Two, the dynamics of globalization are such that it would be futile to regulate the “scope of collective bargaining” and those should be left to the parties concerned.  By delimiting the scope of collective bargaining, the Draft Recognition Rules do not provide any radical relief to either party.  

Three, the trade unions or the employers adopt “industrial sanctions” to induce or coerce (as the case may be) the other party to accept “issues” for collective bargaining, and may even resort to legal action in that regard. For example, in 1998, the trade union in Philips India Ltd. tried in vain to negotiate with its management on the issue of the sale of its plant to Videocon, and later, on the issue of reduction of the workforce (the matter ultimately reached the Supreme Court in the case of Sunil Kumar Ghosh and Others vs K. Ram Chandran and Others, (2011) 14 SCC 320). Of course, it is a contestable issue whether the company policy decisions are “proper issues for negotiation”.  But the same should be left to the institutional processes and not be constrained by law.

Incomplete Exercise

There are several other deficiencies manifest in the Draft Recognition Rules. For one, the Union government could have used this opportunity to frame rules on all the pending clauses in the IRC. It could have provided the arithmetic of representatives in the negotiating council as per one for every 20 percent and calculating “for the remainder after calculating the membership on each twenty percent.” (vide section 14(4) of the IRC).
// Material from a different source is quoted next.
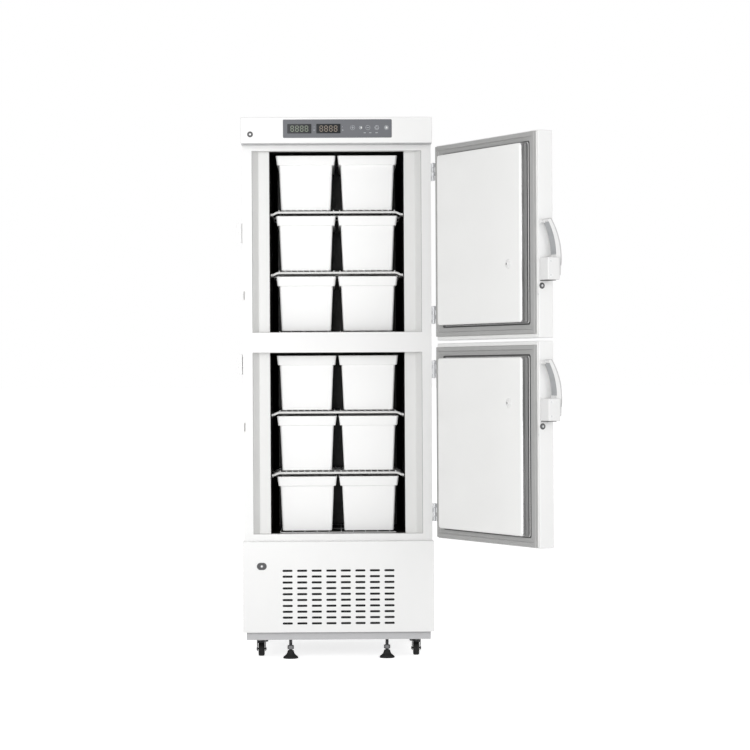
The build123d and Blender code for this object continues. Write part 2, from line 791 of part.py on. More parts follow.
def panel_bounds(name, grown=0.0):
    """The raised panel's corners in X and Z, as (x0, x1, z0, z1)."""
    z0 = DOOR_BOTTOMS[name]
    low = PANEL_MULLION_MARGIN if name == "upper" else PANEL_OUTER_MARGIN
    high = PANEL_OUTER_MARGIN if name == "upper" else PANEL_MULLION_MARGIN
    x0, x1 = DOOR_X0 + PANEL_SIDE_MARGIN, DOOR_X1 - PANEL_SIDE_MARGIN
    return x0 - grown, x1 + grown, z0 + low - grown, z0 + DOOR_H - high + grown


def panel_hollow(name, y0):
    """The inside of the raised panel, which the door's foam fills, from y0 on."""
    x0, x1, low, high = panel_bounds(name, -DOOR_LINER_T)
    top = DOOR_INNER_Y + PANEL_RISE - DOOR_LINER_T
    hollow = block(x0, x1, y0, top, low, high)
    return chamfer(edges_at_y(hollow, top), inside_cut(PANEL_EDGE, DOOR_LINER_T))


def door_core(name):
    z0 = DOOR_BOTTOMS[name]
    t = SHEET
    core = block(
        DOOR_X0 + t, DOOR_X1 - t, FACE_Y + t, DOOR_INNER_Y - t, z0 + t, z0 + DOOR_H - t
    )
    core = chamfer(edges_at_y(core, FACE_Y + t), inside_cut(DOOR_EDGE, t))
    plug = panel_hollow(name, DOOR_INNER_Y - t)
    w = DOOR_FLANGE_W
    back = block(
        DOOR_X0 + w, DOOR_X1 - w, DOOR_INNER_Y - t, DOOR_INNER_Y, z0 + w, z0 + DOOR_H - w
    )
    return core + plug + back - lock_hole(name) - bolt_hollow(name)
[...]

Secondly, in the negotiations by the negotiating council “a majority of the representatives” is required to reach a collective agreement under the Code.  The Draft Recognition Rules should have defined what constitutes a majority: 51% or 66% or some other figure?
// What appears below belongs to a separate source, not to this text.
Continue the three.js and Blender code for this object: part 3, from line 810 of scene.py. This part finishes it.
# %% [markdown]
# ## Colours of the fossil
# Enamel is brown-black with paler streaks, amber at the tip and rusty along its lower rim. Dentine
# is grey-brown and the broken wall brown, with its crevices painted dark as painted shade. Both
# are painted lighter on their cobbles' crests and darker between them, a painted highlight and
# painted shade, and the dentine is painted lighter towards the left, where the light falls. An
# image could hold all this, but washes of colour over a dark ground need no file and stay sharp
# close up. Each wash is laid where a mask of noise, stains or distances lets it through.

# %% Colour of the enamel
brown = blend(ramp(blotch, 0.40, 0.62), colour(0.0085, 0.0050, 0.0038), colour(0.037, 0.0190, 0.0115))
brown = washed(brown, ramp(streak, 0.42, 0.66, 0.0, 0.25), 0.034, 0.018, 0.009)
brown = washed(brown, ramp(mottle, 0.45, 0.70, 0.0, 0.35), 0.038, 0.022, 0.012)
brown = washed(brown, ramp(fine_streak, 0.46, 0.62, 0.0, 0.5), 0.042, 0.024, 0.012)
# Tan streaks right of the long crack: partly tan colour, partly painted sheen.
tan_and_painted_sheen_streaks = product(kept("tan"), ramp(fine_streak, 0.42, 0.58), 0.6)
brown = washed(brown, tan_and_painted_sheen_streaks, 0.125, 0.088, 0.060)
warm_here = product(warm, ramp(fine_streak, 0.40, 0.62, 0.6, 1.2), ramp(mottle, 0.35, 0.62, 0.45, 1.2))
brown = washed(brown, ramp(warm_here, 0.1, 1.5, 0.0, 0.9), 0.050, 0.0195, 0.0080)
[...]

Thirdly, while the TUA, a central law, concretely mentions the objects for which the general and the political funds should be spent, the IRC does not.  To have homogenous regulations, the Union government should have included them at least in its rules.
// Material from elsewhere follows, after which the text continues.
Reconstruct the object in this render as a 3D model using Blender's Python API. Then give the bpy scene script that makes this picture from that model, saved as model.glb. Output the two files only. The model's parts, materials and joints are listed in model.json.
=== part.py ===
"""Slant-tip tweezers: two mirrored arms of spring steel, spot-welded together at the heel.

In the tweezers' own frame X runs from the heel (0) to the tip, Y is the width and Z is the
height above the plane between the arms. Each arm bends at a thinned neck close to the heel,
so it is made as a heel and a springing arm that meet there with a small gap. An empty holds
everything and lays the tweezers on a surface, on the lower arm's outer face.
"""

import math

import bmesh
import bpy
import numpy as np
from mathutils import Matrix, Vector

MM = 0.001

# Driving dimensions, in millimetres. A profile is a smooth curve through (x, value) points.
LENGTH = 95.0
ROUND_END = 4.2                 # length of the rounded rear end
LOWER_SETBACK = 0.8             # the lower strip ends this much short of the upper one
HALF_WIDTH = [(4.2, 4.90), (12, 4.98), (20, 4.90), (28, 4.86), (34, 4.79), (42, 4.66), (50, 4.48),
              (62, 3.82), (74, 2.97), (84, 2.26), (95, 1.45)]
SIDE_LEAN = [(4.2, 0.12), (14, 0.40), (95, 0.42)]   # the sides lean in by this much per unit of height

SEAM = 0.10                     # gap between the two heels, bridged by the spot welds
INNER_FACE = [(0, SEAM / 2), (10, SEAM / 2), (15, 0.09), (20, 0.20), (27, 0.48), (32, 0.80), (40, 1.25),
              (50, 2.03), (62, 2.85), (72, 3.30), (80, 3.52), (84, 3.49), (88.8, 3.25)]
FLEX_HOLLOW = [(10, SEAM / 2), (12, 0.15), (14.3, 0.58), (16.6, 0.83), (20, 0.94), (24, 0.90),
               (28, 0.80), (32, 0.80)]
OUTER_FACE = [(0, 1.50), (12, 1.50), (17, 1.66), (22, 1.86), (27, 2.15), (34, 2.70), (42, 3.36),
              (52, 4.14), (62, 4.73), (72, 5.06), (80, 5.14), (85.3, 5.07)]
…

Fourthly, the Draft Recognition Rules have not provided regulations regarding recognition of central trade unions by the Union government. This smacks of ad-hocism.  Perhaps, the Union government will come out with another set of rules to provide for recognition of trade unions by it while the state governments would do so at their level.

Since the IRC does not contain clauses relating to the “rights, privileges, responsibilities and liabilities” of the recognized unions and the council nor did it mention that the rules would prescribe these, as in the case of facilities to be provided to them (see section 14(7) of the IRC), the Draft Recognition Rules do not specify the rights, privileges, responsibilities and liabilities of the recognized unions. On the other hand, these are naturally defined in the corresponding legislations by Maharashtra, Kerala and West Bengal.  This is a grave slip and a huge void.  Perhaps one must wait for the next session of the Parliament for these clauses to be inserted in the IRC.

To sum up, we see another exercise by the State, though very late in the day, which is not comprehensive due to the faults in the source (the IRC), and lack of attention to details. Ad-hoism, a lack of active coordination by the Union government with state governments and union territories, and the absence of social dialogue cause inordinate delay in the implementation of even the deficient Codes.

The legal void is perhaps suitable to the industrial firms given the economic slow-down (in the form of, for instance, non-determination of the statutory national floor-level minimum wages and minimum wages at the state levels). At any rate, the governments are fighting far more urgent battles relating to COVID-19 management. One expects that the State would adopt expansionary fiscal policies to provide far-reaching measures such as direct benefit transfers to millions of informal workers who are untouched by its labour codes. The State and other social partners must do at least these in a competent and comprehensive manner.

(Dr. K R Shyam Sundar is Professor, HRM Area, XLRI, Xavier School of Management, Jamshedpur. The views expressed are personal.)